As soon as harvest is over the farmer hopes for rain to soften the old clover land, or olland as it is called in Norfolk, so that he can plough it for wheat sowing. Whilst he is waiting for rain he takes advantage of the solidity of the soil, produced by the trampling of the stock, to cart on to the olland the farmyard manure produced during the cattle feeding of the last winter. As soon as the rain comes this is ploughed in, and the seed-bed for the wheat prepared as quickly as possible. Wheat should be sown as soon as may be after the end of September, so that the young plant may come up and establish itself, while the soil is yet warm from the summer sun, and before the winter frosts set in. The wheat spends the winter in root development, and does not make much show above ground until the spring. It is harvested usually some time in August. The wheat stubble is ploughed in the autumn and again in the spring, and between then and June, when the roots are sown, it undergoes a thorough cleaning.

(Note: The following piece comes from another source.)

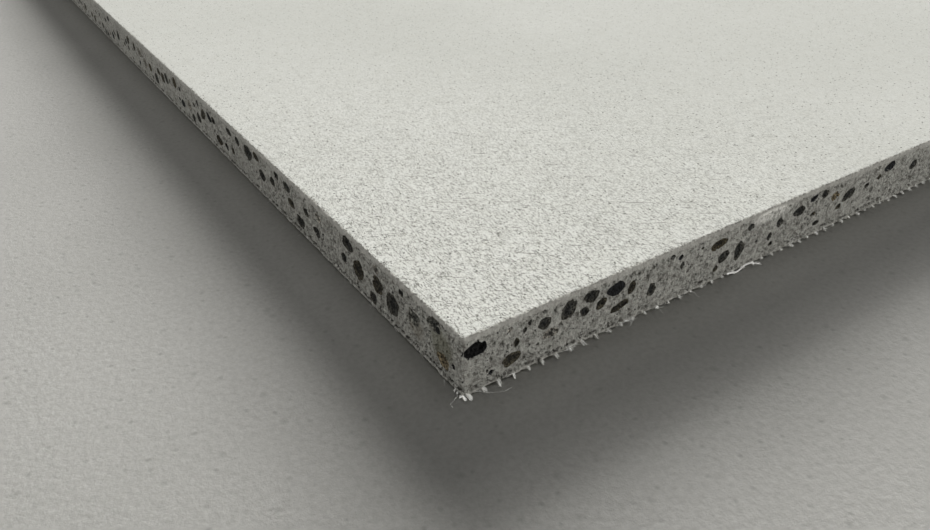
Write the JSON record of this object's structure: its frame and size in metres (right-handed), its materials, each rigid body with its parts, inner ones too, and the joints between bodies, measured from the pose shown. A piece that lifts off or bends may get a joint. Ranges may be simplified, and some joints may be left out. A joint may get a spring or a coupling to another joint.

The complete rotation has now been described. It remains only to point out some of its numerous advantages. In the first place the system described provides excellent conditions for growing both wheat and barley in districts where the rainfall is inclined to be deficient, say from 20 to 25 inches per annum, as it is in the eastern counties, and on the Yorkshire wolds. Not only is an abundant supply of nitrogen provided for these crops through the medium of the cake purchased for the stock, but the solidification of the deeper layers of the soil ensures the retention of the winter’s rain for the use of the crop during the dry summer. The residue of the phosphates and potash applied to the root crop, and left in the soil when that crop is removed, provides for the mineral requirements of the barley and the wheat. Thus each crop gets a direct application of the kind of manure it most needs. Rotation husbandry also distributes the labour of the farm over the year. After harvest the farmyard manure is carted on to the land. This is followed by wheat sowing. In the winter there is the stock to be fed. The spring brings barley sowing, the early summer the cleaning of the land for the roots. Then follow the hay harvest and the hoeing of the roots, and by this time corn-harvest comes round once again.

It must not be forgotten that each crop the farmer grows is subject to its own pests. On a four course rotation each crop comes on the same field only once in four years. Whilst the field is under roots, barley, and clover, the wheat pests are more or less starved for want of food, and their virulence is thereby greatly diminished. The catalogue of the advantages of rotation of crops is a long one but one more must be mentioned. The variety of products turned out for sale by the rotation farmer ensures him against the danger which pursues the man who puts all his eggs in one basket. The four course farmer produces not only wheat and barley, but beef and mutton. The fluctuations in price of these products tend to compensate each other. When corn is cheap, meat may be dear, and vice versâ. Thus in the years about 1900, when corn was making very low prices, sheep sold well, and the profit on sheep-feeding enabled many four course farmers to weather the bad times.

The system of wheat-growing above described is an intensive one. The cultivation is thorough, the soil is kept in good condition by manuring, or by the use of purchased feeding stuffs, and the cost of production is comparatively high. Such systems of intensive culture prevail in the more densely populated countries, but the bulk of the world’s wheat supply is grown in thinly populated countries, where the methods of cultivation are extensive. Wheat is sown year after year on the same land, no manure is used, and tillage is reduced to a minimum. This style of cultivation gradually exhausts the fertility of the richest virgin soil, and its cropping capacity falls off. As soon as the crop falls below a certain level it ceases to be profitable. No doubt the fertility of the exhausted soil could be restored by suitable cultivation and manuring, but it is usually the custom to move towards districts which are still unsettled, and to take up more virgin soil. Thus the centre of the area of wheat production in the States has moved nearly 700 miles westward in the last 50 years.